It's almost difficult to add to the praise that has been heaped on these recordings. Somehow Bernard Haitink works a very special magic with these scores, and the Royal Concertgebouw Orchestra is equally incandescent. Somehow Haitink's relatively laid-back approach really suits Debussy's ebb and flow. As just one example, the climaxes in "Nocturnes" seem to occur naturally, fairly leaping out of the haze, but then the composer lures you back into his shadowy, quiet world -- Haitink captures all this beautifully.
Some say the orchestra was in its glory days under Haitink. I don't quite agree, having heard them do marvelous work under Chailly and others, but in any case, they were playing at their absolute finest here. The shimmering effects actually *sound* that way, and if you've ever heard an orchestra play Debussy badly, you'll know what I mean. The ensemble's renowned woodwind section sounds glorious, and Debussy gives them many, many opportunities to show off.
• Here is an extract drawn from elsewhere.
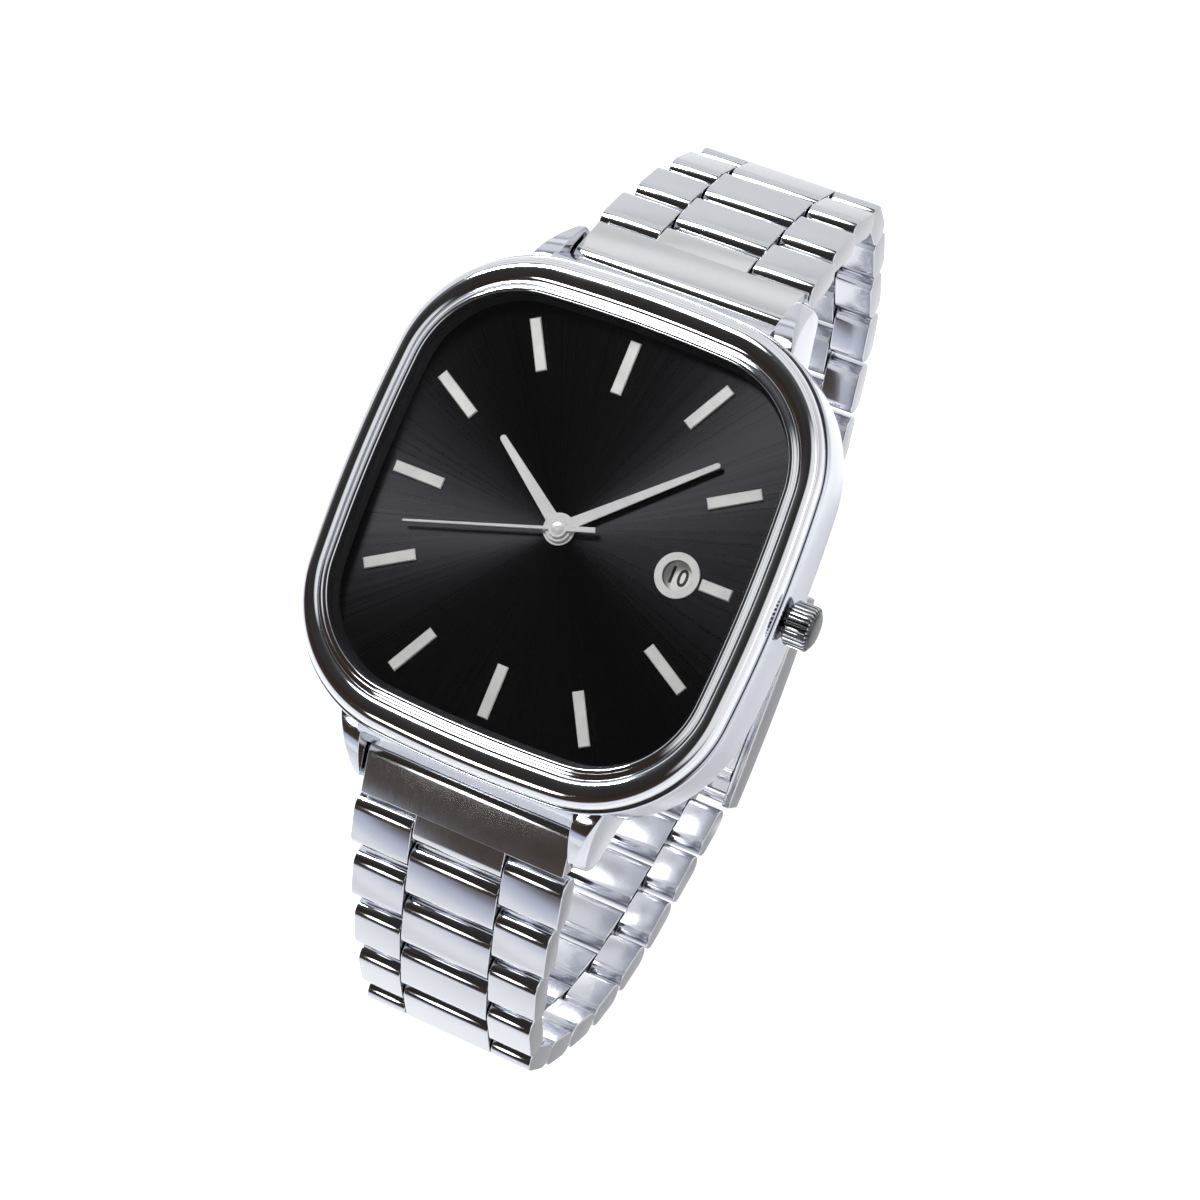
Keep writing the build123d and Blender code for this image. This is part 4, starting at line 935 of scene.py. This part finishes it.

Dating from the 1970's, these recordings are excellent, and you might not even think about this issue because the sound quality is so superb. Occasionally a very marginal amount of tape hiss can be discerned -- but now we are truly splitting hairs, since these pieces were recorded in the late days of the analogue era.
Like Haitink's Bartok set with the same orchestra (also two discs), this is fairly essential for those who love the composer. And with its reasonable price, this is not only an essential Debussy recording but a bargain as well.